Quote exactly the lines spanning from the top of the data below to the line that contains "short way to", including both.
==*==
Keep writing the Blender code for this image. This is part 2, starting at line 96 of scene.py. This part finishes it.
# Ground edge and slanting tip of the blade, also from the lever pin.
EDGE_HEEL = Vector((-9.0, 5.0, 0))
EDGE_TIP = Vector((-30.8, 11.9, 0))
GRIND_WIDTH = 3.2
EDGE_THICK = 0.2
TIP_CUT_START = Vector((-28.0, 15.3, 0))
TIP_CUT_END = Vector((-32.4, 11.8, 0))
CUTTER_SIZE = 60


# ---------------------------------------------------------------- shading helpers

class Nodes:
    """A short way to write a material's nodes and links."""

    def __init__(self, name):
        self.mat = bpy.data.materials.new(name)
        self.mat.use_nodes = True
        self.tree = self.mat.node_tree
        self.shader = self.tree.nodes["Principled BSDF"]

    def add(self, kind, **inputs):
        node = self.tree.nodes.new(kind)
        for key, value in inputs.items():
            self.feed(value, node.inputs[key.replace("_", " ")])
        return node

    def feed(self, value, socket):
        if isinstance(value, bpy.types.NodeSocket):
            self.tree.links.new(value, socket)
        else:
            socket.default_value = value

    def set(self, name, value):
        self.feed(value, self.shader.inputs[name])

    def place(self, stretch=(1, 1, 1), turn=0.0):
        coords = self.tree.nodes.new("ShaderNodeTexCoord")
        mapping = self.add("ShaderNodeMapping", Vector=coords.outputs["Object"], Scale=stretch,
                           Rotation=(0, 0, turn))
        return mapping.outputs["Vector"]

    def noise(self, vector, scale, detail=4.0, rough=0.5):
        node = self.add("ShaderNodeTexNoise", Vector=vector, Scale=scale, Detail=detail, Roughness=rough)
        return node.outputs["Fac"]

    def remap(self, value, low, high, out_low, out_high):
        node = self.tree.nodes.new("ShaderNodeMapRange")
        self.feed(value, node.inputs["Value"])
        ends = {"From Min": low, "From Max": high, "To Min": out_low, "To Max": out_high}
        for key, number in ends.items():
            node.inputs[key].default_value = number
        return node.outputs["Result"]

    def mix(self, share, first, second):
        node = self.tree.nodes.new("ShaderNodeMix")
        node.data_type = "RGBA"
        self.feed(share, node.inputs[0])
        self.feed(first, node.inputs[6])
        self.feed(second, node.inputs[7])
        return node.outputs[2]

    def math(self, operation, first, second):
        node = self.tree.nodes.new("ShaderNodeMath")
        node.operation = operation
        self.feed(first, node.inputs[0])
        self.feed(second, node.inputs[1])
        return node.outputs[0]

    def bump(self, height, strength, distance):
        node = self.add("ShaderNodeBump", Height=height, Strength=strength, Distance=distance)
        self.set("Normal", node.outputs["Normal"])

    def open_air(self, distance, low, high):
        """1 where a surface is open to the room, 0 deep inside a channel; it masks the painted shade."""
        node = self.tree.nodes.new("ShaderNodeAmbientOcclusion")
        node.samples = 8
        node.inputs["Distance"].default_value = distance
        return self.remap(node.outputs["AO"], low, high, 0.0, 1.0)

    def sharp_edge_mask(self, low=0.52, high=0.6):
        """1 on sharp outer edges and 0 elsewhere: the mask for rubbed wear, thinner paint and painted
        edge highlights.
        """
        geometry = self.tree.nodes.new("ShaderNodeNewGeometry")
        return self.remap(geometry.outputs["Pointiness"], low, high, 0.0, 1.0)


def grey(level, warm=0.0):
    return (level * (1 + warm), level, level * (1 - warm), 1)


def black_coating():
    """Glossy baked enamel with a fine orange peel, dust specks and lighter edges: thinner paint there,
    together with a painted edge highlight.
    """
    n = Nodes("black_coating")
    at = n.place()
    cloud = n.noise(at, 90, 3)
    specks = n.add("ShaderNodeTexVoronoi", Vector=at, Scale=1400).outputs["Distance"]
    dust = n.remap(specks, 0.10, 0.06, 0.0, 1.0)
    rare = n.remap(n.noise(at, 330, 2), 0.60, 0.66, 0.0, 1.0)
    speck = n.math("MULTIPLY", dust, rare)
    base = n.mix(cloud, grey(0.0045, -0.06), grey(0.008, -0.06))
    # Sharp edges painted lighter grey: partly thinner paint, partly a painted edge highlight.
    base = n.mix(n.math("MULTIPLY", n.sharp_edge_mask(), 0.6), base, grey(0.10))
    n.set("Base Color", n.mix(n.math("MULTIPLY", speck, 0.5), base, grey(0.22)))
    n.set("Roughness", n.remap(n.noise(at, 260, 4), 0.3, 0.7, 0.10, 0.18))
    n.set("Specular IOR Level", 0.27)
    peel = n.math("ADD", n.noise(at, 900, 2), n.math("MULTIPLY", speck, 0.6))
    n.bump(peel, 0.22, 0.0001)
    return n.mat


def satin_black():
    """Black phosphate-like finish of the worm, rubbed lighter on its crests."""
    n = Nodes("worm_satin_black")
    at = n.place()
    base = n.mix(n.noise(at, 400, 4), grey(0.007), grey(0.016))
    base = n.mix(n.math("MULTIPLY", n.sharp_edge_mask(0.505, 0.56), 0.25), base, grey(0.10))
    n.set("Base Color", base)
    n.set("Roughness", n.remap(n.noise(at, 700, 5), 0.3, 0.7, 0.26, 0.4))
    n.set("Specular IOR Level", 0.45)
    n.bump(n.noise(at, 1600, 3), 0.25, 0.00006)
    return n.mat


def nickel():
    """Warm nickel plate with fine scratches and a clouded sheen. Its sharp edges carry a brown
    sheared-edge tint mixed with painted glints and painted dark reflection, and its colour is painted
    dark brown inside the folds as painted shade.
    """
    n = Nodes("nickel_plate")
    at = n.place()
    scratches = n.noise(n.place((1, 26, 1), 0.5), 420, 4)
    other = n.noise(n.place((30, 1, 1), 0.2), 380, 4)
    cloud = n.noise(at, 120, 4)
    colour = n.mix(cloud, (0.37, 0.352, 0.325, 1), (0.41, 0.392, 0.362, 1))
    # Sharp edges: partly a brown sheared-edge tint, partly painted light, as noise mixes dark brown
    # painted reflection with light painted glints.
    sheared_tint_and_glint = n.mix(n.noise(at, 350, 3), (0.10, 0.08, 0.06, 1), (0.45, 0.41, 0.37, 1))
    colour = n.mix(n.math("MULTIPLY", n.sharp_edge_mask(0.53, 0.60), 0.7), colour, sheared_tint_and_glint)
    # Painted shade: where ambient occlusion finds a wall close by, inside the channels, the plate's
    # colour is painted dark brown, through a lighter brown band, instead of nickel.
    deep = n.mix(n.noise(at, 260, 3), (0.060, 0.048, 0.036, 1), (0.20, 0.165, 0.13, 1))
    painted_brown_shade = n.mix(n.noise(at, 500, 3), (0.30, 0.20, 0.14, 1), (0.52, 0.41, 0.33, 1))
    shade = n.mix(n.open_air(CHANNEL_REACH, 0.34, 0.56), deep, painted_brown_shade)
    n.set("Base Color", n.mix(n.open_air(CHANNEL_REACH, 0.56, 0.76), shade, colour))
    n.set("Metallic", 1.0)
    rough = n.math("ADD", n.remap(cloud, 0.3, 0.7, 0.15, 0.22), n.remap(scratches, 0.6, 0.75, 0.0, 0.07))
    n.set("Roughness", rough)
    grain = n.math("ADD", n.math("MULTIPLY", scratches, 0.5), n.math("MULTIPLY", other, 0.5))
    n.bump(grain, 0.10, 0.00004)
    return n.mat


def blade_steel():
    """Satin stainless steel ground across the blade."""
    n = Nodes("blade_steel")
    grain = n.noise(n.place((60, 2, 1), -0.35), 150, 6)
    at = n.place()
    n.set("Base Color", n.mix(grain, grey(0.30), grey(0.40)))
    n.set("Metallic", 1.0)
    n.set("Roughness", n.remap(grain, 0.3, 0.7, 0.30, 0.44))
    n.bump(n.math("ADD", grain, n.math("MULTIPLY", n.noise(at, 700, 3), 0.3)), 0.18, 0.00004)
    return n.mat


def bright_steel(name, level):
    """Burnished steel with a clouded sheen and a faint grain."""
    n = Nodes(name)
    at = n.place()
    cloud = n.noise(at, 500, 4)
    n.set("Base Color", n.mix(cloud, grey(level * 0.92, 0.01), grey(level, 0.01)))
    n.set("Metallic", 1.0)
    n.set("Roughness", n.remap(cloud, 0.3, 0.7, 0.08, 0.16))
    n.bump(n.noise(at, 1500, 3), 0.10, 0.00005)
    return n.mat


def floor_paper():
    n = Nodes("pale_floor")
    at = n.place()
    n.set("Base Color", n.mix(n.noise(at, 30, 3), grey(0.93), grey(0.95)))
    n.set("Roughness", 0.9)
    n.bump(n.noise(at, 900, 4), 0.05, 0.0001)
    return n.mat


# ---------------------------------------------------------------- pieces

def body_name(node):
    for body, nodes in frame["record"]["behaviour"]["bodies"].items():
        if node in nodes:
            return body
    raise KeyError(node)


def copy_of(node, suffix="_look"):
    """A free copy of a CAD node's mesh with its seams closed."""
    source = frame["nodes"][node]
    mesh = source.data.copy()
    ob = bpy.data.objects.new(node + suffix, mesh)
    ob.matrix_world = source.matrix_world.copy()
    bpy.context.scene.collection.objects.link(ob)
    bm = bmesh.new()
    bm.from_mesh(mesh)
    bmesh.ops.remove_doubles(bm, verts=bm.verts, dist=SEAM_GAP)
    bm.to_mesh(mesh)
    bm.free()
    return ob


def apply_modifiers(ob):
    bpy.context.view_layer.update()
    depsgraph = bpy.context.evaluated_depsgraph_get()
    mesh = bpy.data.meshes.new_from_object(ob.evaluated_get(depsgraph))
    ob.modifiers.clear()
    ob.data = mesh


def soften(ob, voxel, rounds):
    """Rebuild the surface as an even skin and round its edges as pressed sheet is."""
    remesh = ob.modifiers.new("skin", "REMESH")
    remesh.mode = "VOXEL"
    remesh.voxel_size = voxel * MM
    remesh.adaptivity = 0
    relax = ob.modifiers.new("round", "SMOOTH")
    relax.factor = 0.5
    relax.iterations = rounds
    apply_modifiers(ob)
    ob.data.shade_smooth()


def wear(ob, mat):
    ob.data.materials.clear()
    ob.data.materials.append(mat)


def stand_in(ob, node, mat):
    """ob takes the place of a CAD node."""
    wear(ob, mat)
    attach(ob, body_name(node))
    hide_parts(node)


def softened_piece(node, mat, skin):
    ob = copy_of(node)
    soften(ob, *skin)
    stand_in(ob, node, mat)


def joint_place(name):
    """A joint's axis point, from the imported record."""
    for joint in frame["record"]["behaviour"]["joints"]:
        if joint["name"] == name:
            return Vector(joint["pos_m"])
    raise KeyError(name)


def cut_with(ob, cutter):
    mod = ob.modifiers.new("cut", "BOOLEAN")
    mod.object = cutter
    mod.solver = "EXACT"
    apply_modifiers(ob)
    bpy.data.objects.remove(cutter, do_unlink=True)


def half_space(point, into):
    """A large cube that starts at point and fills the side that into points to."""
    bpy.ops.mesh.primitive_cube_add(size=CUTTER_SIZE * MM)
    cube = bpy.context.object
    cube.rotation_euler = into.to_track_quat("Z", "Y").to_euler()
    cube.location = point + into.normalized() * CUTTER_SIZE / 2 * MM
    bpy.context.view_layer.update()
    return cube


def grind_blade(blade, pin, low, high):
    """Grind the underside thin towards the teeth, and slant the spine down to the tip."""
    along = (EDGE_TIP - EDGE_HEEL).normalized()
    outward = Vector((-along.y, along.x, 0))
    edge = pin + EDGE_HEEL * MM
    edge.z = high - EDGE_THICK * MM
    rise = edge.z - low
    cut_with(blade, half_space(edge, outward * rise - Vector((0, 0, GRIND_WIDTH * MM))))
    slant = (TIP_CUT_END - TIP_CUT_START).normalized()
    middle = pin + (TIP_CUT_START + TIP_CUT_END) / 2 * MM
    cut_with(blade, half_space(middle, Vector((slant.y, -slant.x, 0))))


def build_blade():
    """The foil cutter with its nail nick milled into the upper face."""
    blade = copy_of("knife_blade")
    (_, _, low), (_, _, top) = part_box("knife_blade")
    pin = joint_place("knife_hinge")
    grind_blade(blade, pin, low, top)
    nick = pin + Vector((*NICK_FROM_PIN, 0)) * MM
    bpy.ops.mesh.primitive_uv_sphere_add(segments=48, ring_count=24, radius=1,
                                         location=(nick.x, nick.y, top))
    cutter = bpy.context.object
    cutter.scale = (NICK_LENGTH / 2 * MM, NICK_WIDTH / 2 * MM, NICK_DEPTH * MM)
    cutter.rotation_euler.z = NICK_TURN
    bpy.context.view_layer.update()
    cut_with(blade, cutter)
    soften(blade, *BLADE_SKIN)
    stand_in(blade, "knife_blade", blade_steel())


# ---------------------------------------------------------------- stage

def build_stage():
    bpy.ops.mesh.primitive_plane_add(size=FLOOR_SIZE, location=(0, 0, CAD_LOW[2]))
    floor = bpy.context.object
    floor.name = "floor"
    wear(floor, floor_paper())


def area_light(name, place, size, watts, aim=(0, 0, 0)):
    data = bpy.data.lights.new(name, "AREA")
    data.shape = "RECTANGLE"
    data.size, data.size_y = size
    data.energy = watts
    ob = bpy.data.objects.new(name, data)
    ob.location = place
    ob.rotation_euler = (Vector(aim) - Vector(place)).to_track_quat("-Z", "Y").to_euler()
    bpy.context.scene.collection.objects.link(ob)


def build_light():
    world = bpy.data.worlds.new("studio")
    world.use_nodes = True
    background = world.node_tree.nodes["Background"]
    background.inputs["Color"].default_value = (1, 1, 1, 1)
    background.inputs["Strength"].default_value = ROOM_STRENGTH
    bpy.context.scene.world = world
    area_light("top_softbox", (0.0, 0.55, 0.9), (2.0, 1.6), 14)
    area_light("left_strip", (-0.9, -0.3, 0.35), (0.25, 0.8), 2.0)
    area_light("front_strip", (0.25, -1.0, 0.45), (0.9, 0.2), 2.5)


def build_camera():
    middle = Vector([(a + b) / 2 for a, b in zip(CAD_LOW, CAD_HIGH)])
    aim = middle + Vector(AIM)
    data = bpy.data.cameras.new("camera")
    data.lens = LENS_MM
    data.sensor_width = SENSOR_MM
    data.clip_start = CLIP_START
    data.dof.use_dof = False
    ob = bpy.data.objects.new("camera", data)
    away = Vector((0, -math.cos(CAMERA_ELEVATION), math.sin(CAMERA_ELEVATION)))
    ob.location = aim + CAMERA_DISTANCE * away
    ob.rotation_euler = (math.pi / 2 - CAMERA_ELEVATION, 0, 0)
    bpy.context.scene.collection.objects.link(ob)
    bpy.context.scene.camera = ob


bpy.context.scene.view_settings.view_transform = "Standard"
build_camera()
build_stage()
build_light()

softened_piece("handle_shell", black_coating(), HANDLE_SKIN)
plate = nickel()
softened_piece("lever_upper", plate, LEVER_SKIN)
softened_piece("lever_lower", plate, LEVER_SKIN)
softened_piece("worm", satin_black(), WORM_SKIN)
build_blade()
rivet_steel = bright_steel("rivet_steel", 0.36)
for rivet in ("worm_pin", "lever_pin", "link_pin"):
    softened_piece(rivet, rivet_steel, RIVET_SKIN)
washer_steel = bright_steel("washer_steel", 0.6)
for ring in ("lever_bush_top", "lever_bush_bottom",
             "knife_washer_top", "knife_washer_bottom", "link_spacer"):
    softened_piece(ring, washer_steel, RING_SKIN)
==*==
## REPLY TO THE TASK
Keep writing the Blender code for this image. This is part 2, starting at line 96 of scene.py. This part finishes it.
# Ground edge and slanting tip of the blade, also from the lever pin.
EDGE_HEEL = Vector((-9.0, 5.0, 0))
EDGE_TIP = Vector((-30.8, 11.9, 0))
GRIND_WIDTH = 3.2
EDGE_THICK = 0.2
TIP_CUT_START = Vector((-28.0, 15.3, 0))
TIP_CUT_END = Vector((-32.4, 11.8, 0))
CUTTER_SIZE = 60


# ---------------------------------------------------------------- shading helpers

class Nodes:
    """A short way to write a material's nodes and links."""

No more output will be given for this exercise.